Recent advancements in Large Language Models (LLMs) have substantially improved question answering (QA) over knowledge-intensive domains. However, fundamental challenges remain unsolved: factual grounding, traceable reasoning, and robust multi-hop inference. Existing Retrieval-Augmented Generation (RAG) approaches, even when enriched with Knowledge Graphs (KGs), often rely on free-text representations or unconstrained reasoning, resulting in hallucinated facts, incomplete evidence chains, and opaque reasoning steps.
Therefore, at IDLab-KNoWS we designed an agentic AI approach, called GraphWalker, that tightly couples LLM reasoning with explicit graph traversal. By forcing each step of the reasoning chain to correspond to deterministic KG edges, GraphWalker dramatically improves traceability and reduces hallucinations. It uses two cooperating agents: a Walker Agent for KG traversal and a Rephraser Agent for subquestion generation, achieving significant gains over state-of-the-art baselines on the MetaQA benchmark.
Despite its strong performance, several open research gaps remain:
- Scalability and efficiency issues emerge in deep multi-hop reasoning (e.g., 3+ hops, aggregation-heavy questions).
- Exploration is sometimes redundant, revisiting identical regions of the KG.
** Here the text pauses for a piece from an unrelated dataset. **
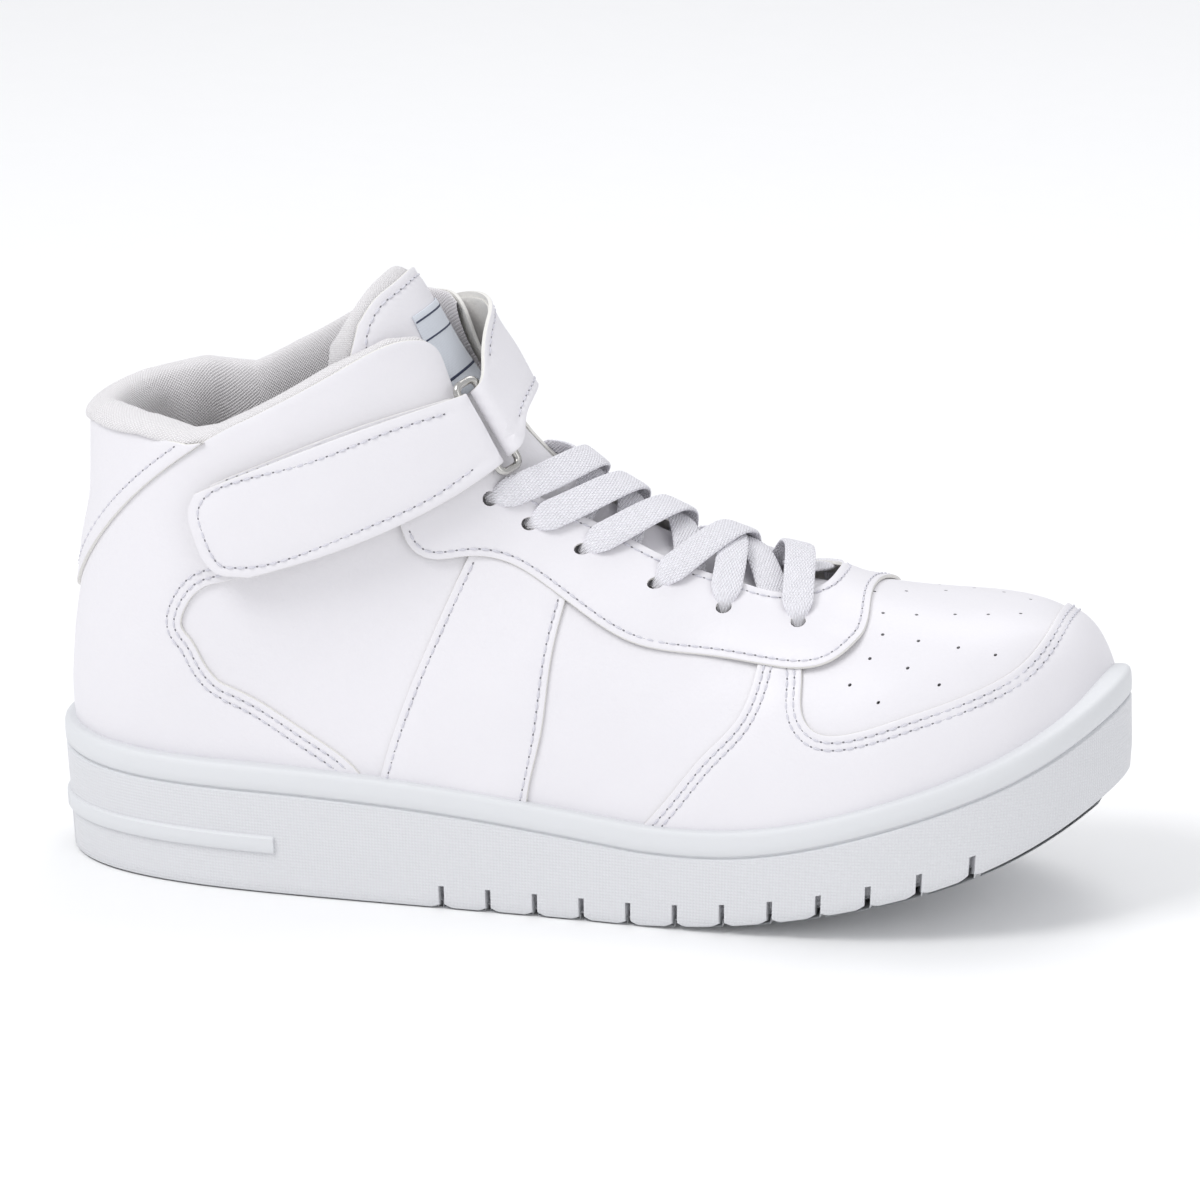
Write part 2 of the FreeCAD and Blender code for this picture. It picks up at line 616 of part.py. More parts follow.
OUTER_PLAN = [(-150, 0), (-147.5, -15.5), (-136, -30.5), (-112, -41.5), (-75, -46), (-35, -47.2),
              (10, -48.5), (55, -51), (95, -48), (125, -35.5), (143, -17), (150, 6)]
INNER_PLAN = [(143.5, 26.5), (125, 44), (95, 52), (55, 48.5), (10, 42), (-35, 39), (-75, 40),
              (-112, 38.5), (-136, 29), (-147.5, 15)]
TOE_SPRING = Curve([-150, -60, -20, 10, 25, 40, 60, 90, 120, 140, 150],
                   [-8, -4, -2, -0.7, 0, 1.0, 3.6, 10, 19.5, 30, 37])
WALL = Curve([-150, -135, -80, -20, 60, 110, 150], [38, 37, 36.5, 33.5, 27, 29.5, 29])


def spring(x):
    """Height of the tread above the ground, nil behind the ball of the foot."""
    return max(TOE_SPRING(x), 0.0)


def plan_wire(height, grow_x=1.0, grow_y=1.0):
    curve = Part.BSplineCurve()
    points = [Vector(x * grow_x, y * grow_y, height) * SCALE for x, y in OUTER_PLAN + INNER_PLAN]
    curve.interpolate(points, True)
    return Part.Wire([curve.toShape()])


def side_prism(floor, ceiling, reach=160.0):
    """Solid between two height curves, across the whole width."""
    steps = [-reach + i * 2 * reach / 40 for i in range(41)]

    def rail(height):
        curve = Part.BSplineCurve()
        curve.interpolate([Vector(x, -80, height(x)) * SCALE for x in steps])
        return curve.toShape()
    low, high = rail(floor), rail(ceiling)
    ends = [Part.makeLine(low.Vertexes[i].Point, high.Vertexes[i].Point) for i in (0, -1)]
    face = Part.Face(Part.Wire(Part.__sortEdges__([low, ends[0], high, ends[1]])))
    return face.extrude(Vector(0, 160, 0) * SCALE)


def last(inflate, first=1.4, final=10.0):
    """Foot-shaped body bounded by the skin, closed by a flat face at each end."""
    rows, columns = 70, 60
    poles = [[section_point(first + (final - first) * i / rows, -90 + 360.0 * j / columns, inflate)
              for j in range(columns)] for i in range(rows + 1)]
    u_knots, u_mults = clamped_knots(rows + 1)
    surface = Part.BSplineSurface()
    surface.buildFromPolesMultsKnots(poles, u_mults, [1] * (columns + 1), u_knots,
                                     list(range(columns + 1)), False, True, 3, 3)
    side = surface.toShape()
    rims = [edge for edge in side.Edges if edge.isClosed() and not edge.isSeam(side)]
    caps = [Part.Face(Part.Wire([edge])) for edge in rims]
    shell = Part.makeShell([side] + caps)
    shell.sewShape()
    body = Part.makeSolid(shell)
    if body.Volume < 0:
        body.reverse()
    return body


def footbed(x):
    """Height of the midsole filler's top face."""
    blend = 1 / (1 + math.exp(-(x + 10) / 25.0))
    level = size("footbed_heel") * (1 - blend) + size("footbed_ball") * blend
    return level + spring(x)


def sole_block(grow_x=1.0, grow_y=1.0):
    """Outside of the sole unit, with its moulded draft, before it is cut to height."""
    levels = [(-12, 0.977, 0.942), (44, 1.0, 1.0), (75, 0.994, 0.985)]
    return Part.makeLoft([plan_wire(z, x * grow_x, y * grow_y) for z, x, y in levels], True, False)


def plan_edge(x, plan):
    """Y of one side of the sole outline at x."""
    points = sorted(plan)
    return Curve([p[0] for p in points], [p[1] for p in points])(x)


def sole_top(x):
    return spring(x) + WALL(x)


def sole_band(low, high, grow_x, grow_y):
    """Shell outside a scaled copy of the sole, between two heights."""
    return side_prism(low, high).cut(sole_block(grow_x, grow_y))


def flex_slots():
    """Narrow slots across the forefoot, each opening out on both sides of the sole."""
    width, reach, height = size("slot_width"), size("slot_reach"), size("slot_height")
    tools = []
    for i in range(int(size("slot_count"))):
        x = size("slot_first") + i * size("slot_pitch")
        floor = spring(x)
        tools.append(Part.makeBox(width, 160, 2.5, Vector(x - width / 2, -80, floor - 0.5)))
        outer, inner = 0.96 * plan_edge(x, OUTER_PLAN), 0.96 * plan_edge(x, INNER_PLAN)
        for edge in (outer + reach - 20, inner - reach):
            tools.append(Part.makeBox(width, 20, height + 0.5, Vector(x - width / 2, edge, floor - 0.5)))
    return Part.makeCompound(tools)


def build_sole():
    above_ground = Part.makeBox(400, 200, 120, Vector(-200, -100, 0))
    block = sole_block().common(side_prism(TOE_SPRING, sole_top)).common(above_ground)
    block = block.cut(last(0.1))
    drop, groove = size("groove_drop"), size("groove_size")
    block = block.cut(sole_band(lambda x: sole_top(x) - drop - groove, lambda x: sole_top(x) - drop,
                                0.9935, 0.979))
    bar_low, bar_high = size("heel_bar_low"), size("heel_bar_high")
    bar = side_prism(lambda x: bar_low, lambda x: bar_high)
    bar = bar.common(sole_block(1.006, 1.02)).cut(sole_block(0.985, 0.95))
    bar = bar.common(Part.makeBox(100, 200, 60, Vector(size("heel_bar_end") - 100, -100, 0)))
    block = block.fuse(bar).cut(flex_slots())
    add_part("cupsole", block)
    core = last(-3.75, first=2.0, final=9.7)
    board, liner = size("insole_board_ply"), size("sockliner_ply")
    add_part("midsole_filler", core.common(side_prism(lambda x: -5.0, footbed)))
    add_part("insole_board", core.common(side_prism(lambda x: footbed(x) + GAP,
                                                    lambda x: footbed(x) + board)))
    foot_space = last(-4.3, first=2.0, final=9.7)
    add_part("sockliner", foot_space.common(side_prism(lambda x: footbed(x) + board + GAP,
                                                       lambda x: footbed(x) + board + liner)))


# ---------------------------------------------------------------- build, test and write

build_upper()
build_linings()
build_tongue()
build_strap()
build_lace()
build_sole()
doc.recompute()

for item in doc.Objects:
    if "Invalid" in item.State or "Error" in item.State:
        raise RuntimeError("object failed: " + item.Label)
for part in finished:
    if part.Shape.isNull() or not part.Shape.isValid() or not part.Shape.Solids:
        raise RuntimeError("bad shape: " + part.Label)

os.makedirs("parts", exist_ok=True)
for part in finished:
    part.Shape.exportStep(os.path.join("parts", part.Label + ".step"))
hinge_top, hinge_foot, hinge_axis, _ = ring_frame()
print("strap hinge at", tuple(round(c, 2) for c in (hinge_top + hinge_foot) * 0.5),
      "axis", tuple(hinge_axis))
print("tongue hinge at", tuple(round(c, 2) for c in tongue(TONGUE_SPLIT, 0, -9.0)))
print(len(finished), "parts written")
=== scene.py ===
import math

import bpy
import numpy as np
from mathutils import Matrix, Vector, kdtree
from mathutils.bvhtree import BVHTree
from mathutils.geometry import delaunay_2d_cdt


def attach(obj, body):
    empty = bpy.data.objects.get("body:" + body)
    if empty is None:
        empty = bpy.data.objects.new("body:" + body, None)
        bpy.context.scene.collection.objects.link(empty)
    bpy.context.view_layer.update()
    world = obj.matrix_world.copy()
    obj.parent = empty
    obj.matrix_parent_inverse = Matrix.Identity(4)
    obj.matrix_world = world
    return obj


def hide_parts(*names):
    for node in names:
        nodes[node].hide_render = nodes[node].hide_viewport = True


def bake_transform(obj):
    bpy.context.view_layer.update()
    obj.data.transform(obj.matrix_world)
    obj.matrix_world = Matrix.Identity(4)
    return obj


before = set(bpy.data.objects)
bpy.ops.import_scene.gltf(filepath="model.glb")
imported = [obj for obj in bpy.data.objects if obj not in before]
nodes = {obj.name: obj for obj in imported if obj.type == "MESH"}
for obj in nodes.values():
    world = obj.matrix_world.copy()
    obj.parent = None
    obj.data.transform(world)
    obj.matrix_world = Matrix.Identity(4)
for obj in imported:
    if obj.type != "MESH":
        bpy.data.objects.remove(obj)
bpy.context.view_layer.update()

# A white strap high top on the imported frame. Shapes are worked out in millimetres and turned into
# metres when a mesh is made. +X is the toe, -Y the outer side, +Z up.

MM = 0.001


# ---------------------------------------------------------------- curves and the upper's surface

class Curve:
    """Natural cubic spline through given knots, for numbers or arrays."""

    def __init__(self, at, values):
        self.at = np.asarray(at, float)
        self.values = np.asarray(values, float)
        count = len(self.at)
        gaps = np.diff(self.at)
        slopes = np.diff(self.values) / gaps
        matrix, load = np.eye(count), np.zeros(count)
        for i in range(1, count - 1):
            matrix[i, i - 1:i + 2] = gaps[i - 1], 2 * (gaps[i - 1] + gaps[i]), gaps[i]
            load[i] = 6 * (slopes[i] - slopes[i - 1])
        self.bend = np.linalg.solve(matrix, load)

    def __call__(self, where):
        where = np.asarray(where, float)
        i = np.clip(np.searchsorted(self.at, where) - 1, 0, len(self.at) - 2)
        gap = self.at[i + 1] - self.at[i]
        right = (where - self.at[i]) / gap
        left = 1 - right
        return (left * self.values[i] + right * self.values[i + 1]
                + ((left ** 3 - left) * self.bend[i] + (right ** 3 - right) * self.bend[i + 1])
                * gap * gap / 6)


def steps(at, values):
    """Straight runs between knots, held level outside them."""
    return lambda where: np.interp(where, at, values)


def table(columns, rows):
    """One curve for each column, through its value in every row."""
    return {name: Curve(range(len(rows)), [row[i] for row in rows])
            for i, name in enumerate(columns)}


def arc_length(place):
    """Distance along a line of points, measured from its start."""
    return np.concatenate([[0], np.cumsum(np.linalg.norm(np.diff(place, axis=0), axis=1))])


def along_line(distance, arc, line):
    """The points of a line at some distances along it."""
    return np.stack([np.interp(distance, arc, line[:, i]) for i in (0, 1)], 1)


def full_turn(count):
    return np.linspace(0, 2 * np.pi, count, endpoint=False)


def eased(share):
    """Share from 0 to 1 with a soft start and end."""
    return share * share * (3 - 2 * share)


# Sections of the upper from the collar (u 0) to the toe (u 10). Each has a middle line from its
# ridge down to its base, half widths, the level of its widest place, and how round it is.
STATIONS = table(
    ("ridge_x", "ridge_z", "base_x", "base_z", "outer", "inner", "widest", "top_n", "base_n",
     "lean"),
    [
        (-36, 163, -141, 134, 35.0, 35.0, 0.50, 2.2, 2.3, 0),
        (-31, 148, -141, 112, 36.5, 35.5, 0.52, 2.2, 2.3, 0),
        (-19, 130, -144, 78, 39.5, 37.0, 0.55, 2.2, 2.3, 0),
        (0, 113, -139, 18, 39.5, 36.5, 0.66, 2.1, 2.3, 1),
        (22, 101.5, -70, 5, 43.5, 35.5, 0.70, 2.0, 2.6, 2),
        (45, 94, 0, 3, 45.5, 38.5, 0.72, 2.0, 2.6, 3),
        (68, 89, 50, 5, 47.5, 44.5, 0.72, 2.1, 2.6, 3),
        (95, 85.5, 88, 12, 45.5, 48.5, 0.66, 2.4, 2.6, 3),
        (120, 83.5, 116, 22, 35.5, 43.0, 0.60, 2.5, 2.5, 5),
        (137.5, 76, 135.5, 30, 20.5, 30.0, 0.58, 2.3, 2.3, 7),
        (145.5, 60, 145, 40, 5.0, 15.0, 0.50, 2.1, 2.1, 7),
    ])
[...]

- Subquestion sequencing is strictly linear, limiting efficiency for queries requiring parallel information gathering.
- Starting-point selection relies on simplified assumptions, and better entity-selection strategies may improve performance.
- Generalization to larger, real-world KGs (e.g., Wikidata) or domain-specific KGs (e.g., biomedical, industry datasets) has not been explored.
Addressing these gaps is crucial for advancing trustworthy, interpretable, KG-grounded QA systems that can scale to real-world knowledge bases.
The goal of this thesis is to extend, optimize, and rigorously evaluate the GraphWalker framework for improved multi-hop question answering over KGs. The student will perform research in both algorithmic design and empirical evaluation.